For LGT Capital Partners, the deal aligns perfectly with its investment philosophy. The firm is known for building diversified portfolios across a spectrum of private credit strategies, moving beyond simple direct lending to explore asset-backed finance, NAV loans, and secondary transactions. Partnering with Guggenheim allows LGT to deploy capital through a seasoned manager with a deep track record in the U.S. middle market, a core segment of the global private credit universe. This move enables LGT to gain targeted exposure through a platform that has demonstrated its ability to source and manage complex deals.

Under the Hood: Guggenheim's Underwriting Engine

The confidence shown by LGT is rooted in Guggenheim's long and successful history in the private debt space. With a direct lending platform dating back over two decades, the firm has invested more than $25 billion across over 450 middle-market loans. This experience has honed a disciplined and rigorous investment process.

Guggenheim's private debt strategy is powered by an 80-plus member Corporate Credit team, which provides extensive resources for sourcing, research, structuring, and legal execution. The firm focuses on highly negotiated transactions, typically ranging from $30 million to $500 million, in the form of senior secured and unitranche loans. This approach allows Guggenheim to embed stronger covenants, achieve better economics, and maintain greater control compared to the more commoditized broadly syndicated loan market.

The firm's success hinges on two pillars: sourcing and underwriting. By maintaining a consistent and active presence in the market, Guggenheim leverages its scale and reputation to access a wide array of opportunities. Its underwriting process is known for its depth, performing rigorous due diligence not just at the initial closing but through continuous monitoring over the life of the loan. It is this operational engine room that builds the foundation for delivering the attractive, risk-adjusted returns that sophisticated investors now demand.

More Than Just New Capital

Perhaps the most telling aspect of the $250 million vehicle is its mandate to "manage an existing portfolio of loans." This detail, combined with LGT's stated expertise in "acquiring portfolios," suggests the transaction is likely a form of secondary deal or portfolio recapitalization. Rather than simply raising a blind pool of new money, Guggenheim is effectively leveraging its existing assets to unlock liquidity and secure fresh capital for future growth.

This structure is a hallmark of a mature and sophisticated asset manager. It allows the firm to provide a degree of liquidity for earlier investors while bringing in a new strategic partner to support the next phase of expansion. It also provides LGT and other new investors with immediate exposure to a seasoned and diversified portfolio of loans, reducing the "J-curve" effect common in new funds.

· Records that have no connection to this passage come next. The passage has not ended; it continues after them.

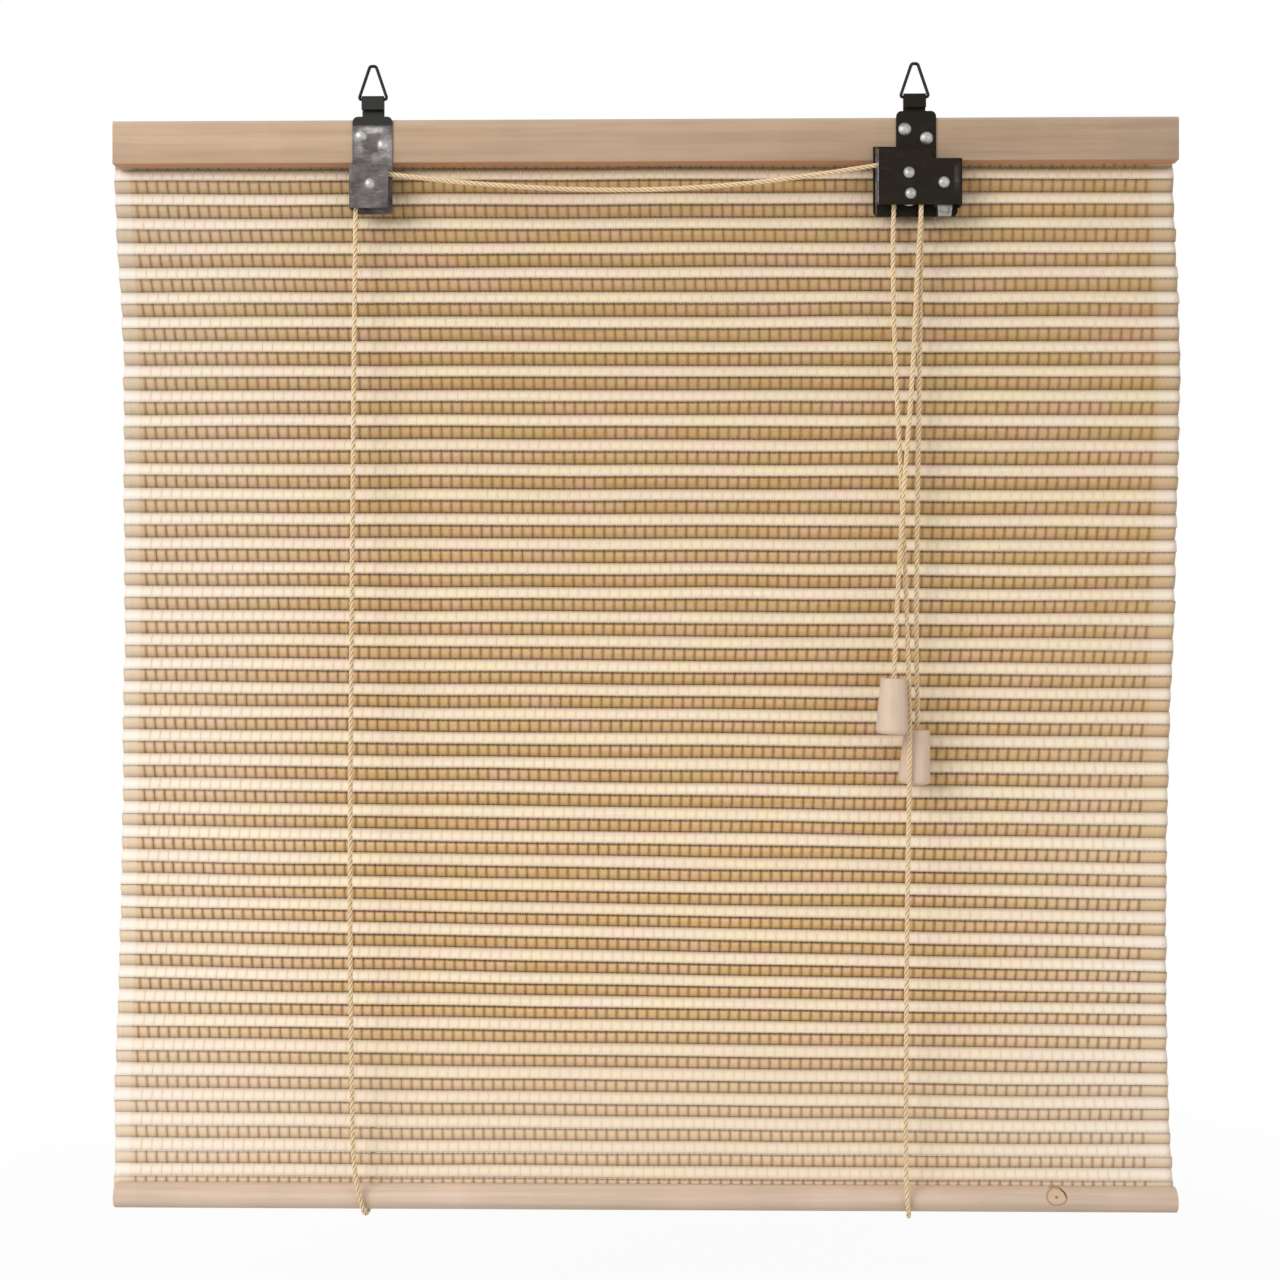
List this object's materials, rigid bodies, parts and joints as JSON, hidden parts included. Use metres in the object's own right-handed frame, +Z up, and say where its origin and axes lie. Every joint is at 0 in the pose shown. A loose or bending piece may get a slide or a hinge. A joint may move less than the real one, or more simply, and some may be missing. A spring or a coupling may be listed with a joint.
{
  "type": "bamboo roll up blind",
  "caption": "Woven bamboo slat roll up blind, let down, with a wooden header and half round rail, steel brackets, cord lock, cords and turned pulls.",
  "frame": {"origin": "middle of the header board's top face", "axes": "+X along the header to the right as seen from the front, +Y from the front to the back, +Z up"},
  "size_m": [0.6, 0.0488, 0.6497],
  "materials": {
    "pine_board": "matte sanded softwood",
    "pine_rail": "matte sanded softwood",
    "turned_wood": "matte turned wood",
    "bamboo_slats": "matte split bamboo, woven",
    "bright_steel": "bright zinc",
    "black_paint": "dark stove paint, worn",
    "ring_wire": "dark plated wire",
    "pulley_steel": "pale plated steel",
    "cam_steel": "dull pressed steel",
    "cord_fibre": "twisted cotton cord"
  },
  "bodies": {
    "root": {"header_rail": "pine_board", "slat_mat": "bamboo_slats", "bottom_rail": "pine_rail", "header_staples": "bright_steel", "rail_staples": "bright_steel", "left_cord_staple": "bright_steel", "right_cord_staple": "bright_steel", "left_bracket": "black_paint", "right_bracket": "black_paint", "left_pulley_rivet": "bright_steel", "upper_roller_rivet": "bright_steel", "lower_roller_rivet": "bright_steel", "lock_cam_rivet": "bright_steel", "left_nail_upper": "bright_steel", "left_nail_lower": "bright_steel", "right_nail_upper": "bright_steel", "right_nail_lower": "bright_steel", "left_cord": "cord_fibre", "right_cord": "cord_fibre", "left_pull_knot": "cord_fibre", "right_pull_knot": "cord_fibre", "left_pull": "turned_wood", "right_pull": "turned_wood"},
    "left_ring": {"left_hanging_ring": "ring_wire"},
    "right_ring": {"right_hanging_ring": "ring_wire"},
    "left_wheel": {"left_pulley": "pulley_steel"},
    "upper_wheel": {"upper_roller": "pulley_steel"},
    "lower_wheel": {"lower_roller": "pulley_steel"},
    "cam": {"lock_cam": "cam_steel"}
  },
  "joints": [
    {"name": "left_ring_swing", "type": "hinge", "parent": "root", "child": "left_ring", "pos_m": [-0.152, -0.0067, 0.0105], "axis": [1, 0, 0], "range_deg": [-95, 95]},
    {"name": "right_ring_swing", "type": "hinge", "parent": "root", "child": "right_ring", "pos_m": [0.152, -0.0067, 0.0105], "axis": [1, 0, 0], "range_deg": [-95, 95]},
    {"name": "left_pulley_turn", "type": "hinge", "parent": "root", "child": "left_wheel", "pos_m": [-0.1529, -0.00925, -0.0385], "axis": [0, 1, 0], "continuous": true},
    {"name": "upper_roller_turn", "type": "hinge", "parent": "root", "child": "upper_wheel", "pos_m": [0.1481, -0.00925, -0.0334], "axis": [0, 1, 0], "continuous": true},
    {"name": "lower_roller_turn", "type": "hinge", "parent": "root", "child": "lower_wheel", "pos_m": [0.149, -0.00925, -0.045], "axis": [0, 1, 0], "continuous": true},
    {"name": "lock_cam_swing", "type": "hinge", "parent": "root", "child": "cam", "pos_m": [0.1675, -0.00925, -0.0389], "axis": [0, 1, 0], "range_deg": [-17, 23]}
  ]
}
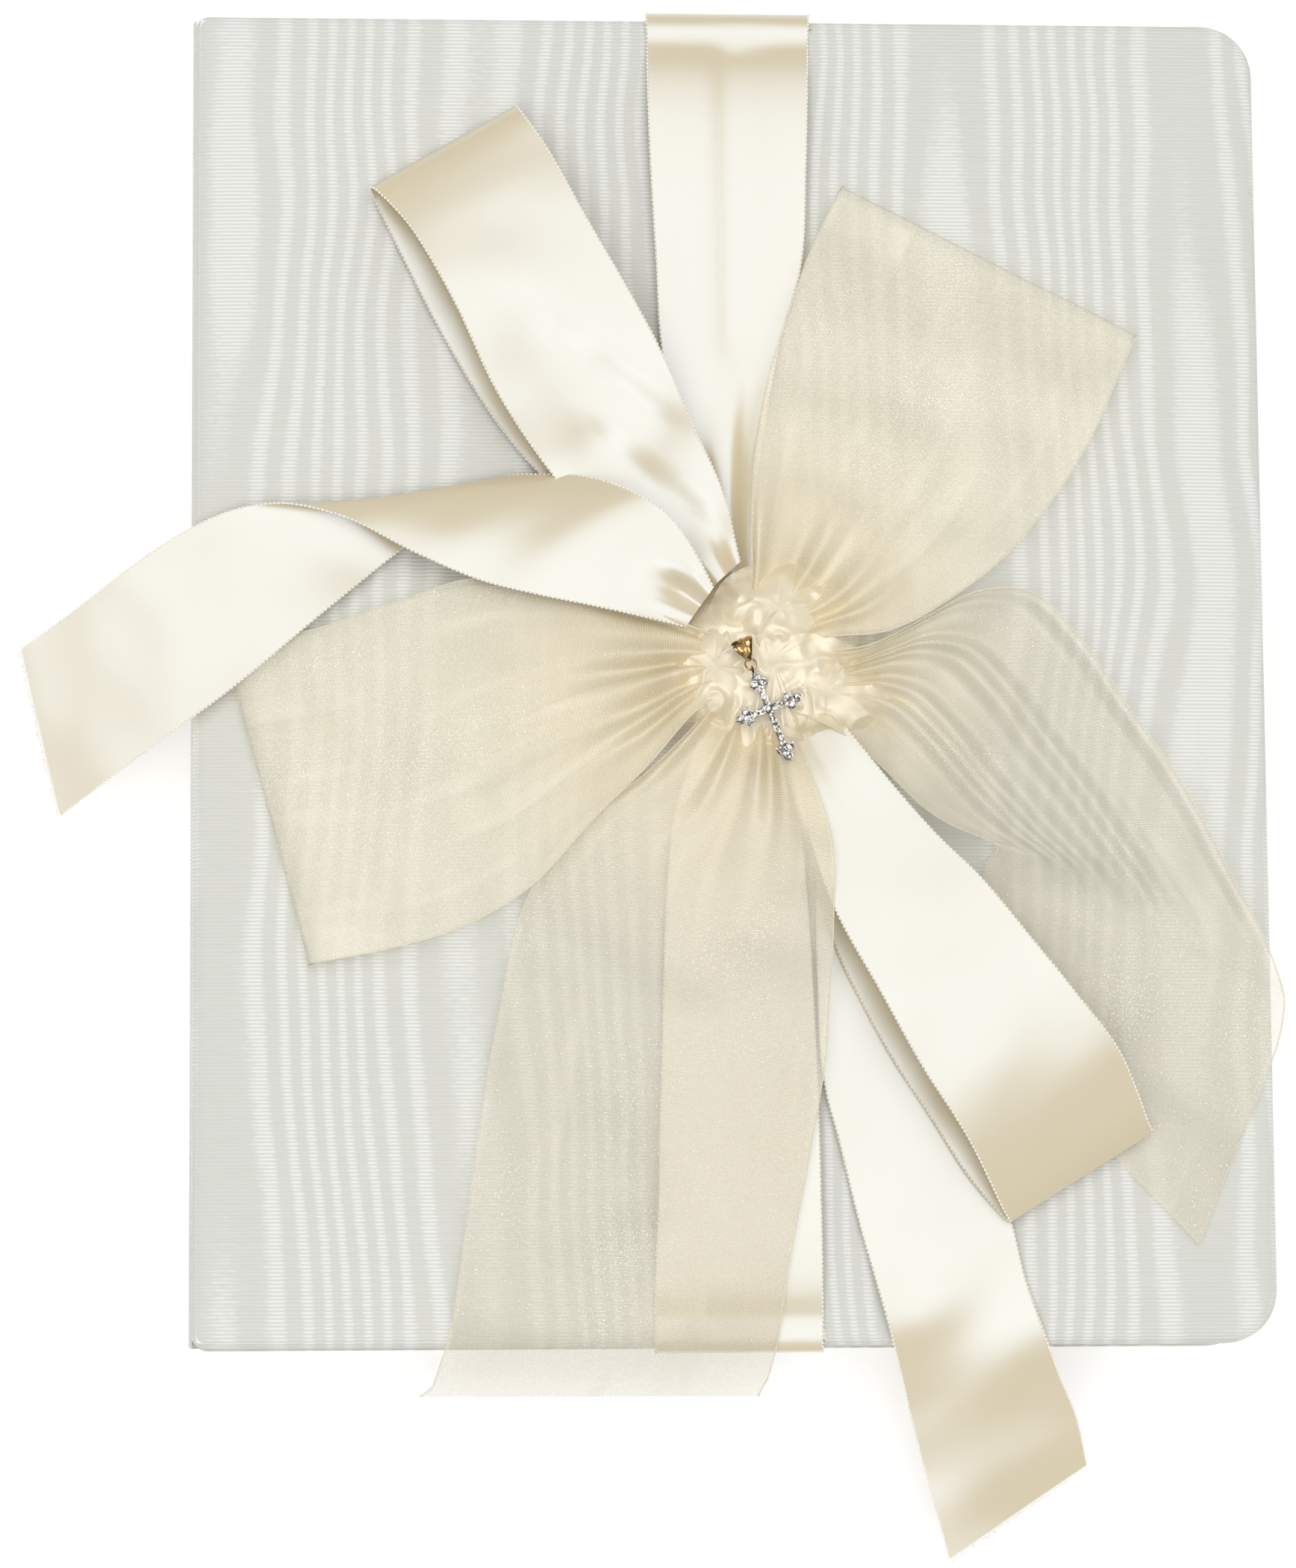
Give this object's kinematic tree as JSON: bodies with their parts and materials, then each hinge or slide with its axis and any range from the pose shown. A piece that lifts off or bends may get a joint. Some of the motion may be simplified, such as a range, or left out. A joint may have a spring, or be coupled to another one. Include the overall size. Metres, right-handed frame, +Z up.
{
  "type": "prayer book",
  "caption": "Closed prayer book in moire cloth with a satin band and bow, a sheer organza bow and a stone-set cross sewn on the knot.",
  "frame": {"origin": "the middle of the back cover's underside", "axes": "+X towards the fore edge, +Y towards the head of the book, +Z up through the closed front cover"},
  "size_m": [0.1896, 0.2354, 0.037],
  "materials": {
    "moire_cloth": "ivory watered ribbed silk",
    "grey_board": "raw binder's board",
    "wadding": "thin white wadding",
    "endpaper": "smooth ivory paper",
    "leaves": "uncoated ivory paper",
    "lining": "open-weave gauze and glue",
    "headband_silk": "silk, cream and gold stripes",
    "satin": "cream satin with picot edges",
    "organza": "sheer cream organza",
    "gold": "polished yellow gold; brass stands in for the alloy",
    "white_gold": "polished white gold; brass stands in for the alloy",
    "clear_stone": "clear faceted stone",
    "thread": "white sewing thread"
  },
  "bodies": {
    "back_cover": {"back_cloth": "moire_cloth", "back_board": "grey_board", "back_pastedown": "endpaper", "back_flyleaf": "endpaper", "section_1": "leaves", "section_2": "leaves", "section_3": "leaves", "section_4": "leaves", "section_5": "leaves", "section_6": "leaves", "section_7": "leaves", "spine_lining": "lining", "headband": "headband_silk", "tailband": "headband_silk"},
    "spine": {"spine_cloth": "moire_cloth", "spine_board": "grey_board"},
    "front_cover": {"front_cloth": "moire_cloth", "front_board": "grey_board", "front_padding": "wadding", "front_pastedown": "endpaper", "satin_band": "satin", "satin_loop_upper": "satin", "satin_loop_lower": "satin", "satin_tail_left": "satin", "satin_tail_left_turn": "satin", "satin_tail_lower": "satin", "satin_knot": "satin", "organza_loop_upper": "organza", "organza_loop_left": "organza", "organza_tail_right": "organza", "organza_tail_right_turn": "organza", "organza_tail_lower": "organza", "organza_knot": "organza", "stitch_thread": "thread"},
    "front_flyleaf": {"front_flyleaf": "endpaper"},
    "leaf_group_1": {"leaf_group_1": "leaves"},
    "leaf_group_2": {"leaf_group_2": "leaves"},
    "satin_tail_end": {"satin_tail_left_end": "satin"},
    "pendant_bail": {"bail": "gold"},
    "pendant_ring": {"jump_ring": "gold"},
    "pendant_cross": {"cross_frame": "white_gold", "centre_stone": "clear_stone", "stone_top_1": "clear_stone", "stone_top_2": "clear_stone", "stone_top_3": "clear_stone", "stone_bottom_1": "clear_stone", "stone_bottom_2": "clear_stone", "stone_bottom_3": "clear_stone", "stone_left_1": "clear_stone", "stone_left_2": "clear_stone", "stone_left_3": "clear_stone", "stone_right_1": "clear_stone", "stone_right_2": "clear_stone", "stone_right_3": "clear_stone", "baguette_top_1": "clear_stone", "baguette_left_1": "clear_stone", "baguette_right_1": "clear_stone", "baguette_bottom_1": "clear_stone", "baguette_bottom_2": "clear_stone"}
  },
  "joints": [
    {"name": "spine_tilt", "type": "hinge", "parent": "back_cover", "child": "spine", "pos_m": [-0.0818, 0, 0.0032], "axis": [0, -1, 0], "range_deg": [0, 12]},
    {"name": "front_cover_open", "type": "hinge", "parent": "spine", "child": "front_cover", "pos_m": [-0.0818, 0, 0.01875], "axis": [0, -1, 0], "range_deg": [0, 150]},
    {"name": "flyleaf_turn", "type": "hinge", "parent": "back_cover", "child": "front_flyleaf", "pos_m": [-0.0777, 0, 0.0182], "axis": [0, -1, 0], "range_deg": [0, 115]},
    {"name": "leaf_group_1_turn", "type": "hinge", "parent": "back_cover", "child": "leaf_group_1", "pos_m": [-0.0771, 0, 0.0177], "axis": [0, -1, 0], "range_deg": [0, 85]},
    {"name": "leaf_group_2_turn", "type": "hinge", "parent": "back_cover", "child": "leaf_group_2", "pos_m": [-0.0765, 0, 0.017], "axis": [0, -1, 0], "range_deg": [0, 55]},
    {"name": "satin_tail_bend", "type": "hinge", "parent": "front_cover", "child": "satin_tail_end", "pos_m": [-0.0821, 0, 0.0254], "axis": [0, -1, 0], "range_deg": [-160, 0]},
    {"name": "bail_swing", "type": "hinge", "parent": "front_cover", "child": "pendant_bail", "pos_m": [0.00032, 0.00281, 0.03595], "axis": [0, 0, 1], "range_deg": [-8, 8]},
    {"name": "ring_lift", "type": "hinge", "parent": "pendant_bail", "child": "pendant_ring", "pos_m": [0.0014, 0.00012, 0.03555], "axis": [-0.9272, -0.3746, 0], "range_deg": [0, 20]},
    {"name": "cross_lift", "type": "hinge", "parent": "pendant_ring", "child": "pendant_cross", "pos_m": [0.002, -0.00137, 0.03555], "axis": [-0.9272, -0.3746, 0], "range_deg": [0, 25]}
  ],
  "couplings": [
    {"joint": "spine_tilt", "follows": "front_cover_open", "ratio": 0.07},
    {"joint": "flyleaf_turn", "follows": "front_cover_open", "ratio": 0.75},
    {"joint": "leaf_group_1_turn", "follows": "front_cover_open", "ratio": 0.55},
    {"joint": "leaf_group_2_turn", "follows": "front_cover_open", "ratio": 0.35},
    {"joint": "satin_tail_bend", "follows": "front_cover_open", "ratio": -1.05}
  ]
}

As the private credit market continues its rapid expansion, it is also attracting greater scrutiny from regulators focused on valuation transparency and systemic risk. In this environment, transactions that validate existing asset values and are backed by disciplined, well-regarded managers like Guggenheim and LGT are likely to become the gold standard for institutional investors navigating this complex but rewarding asset class.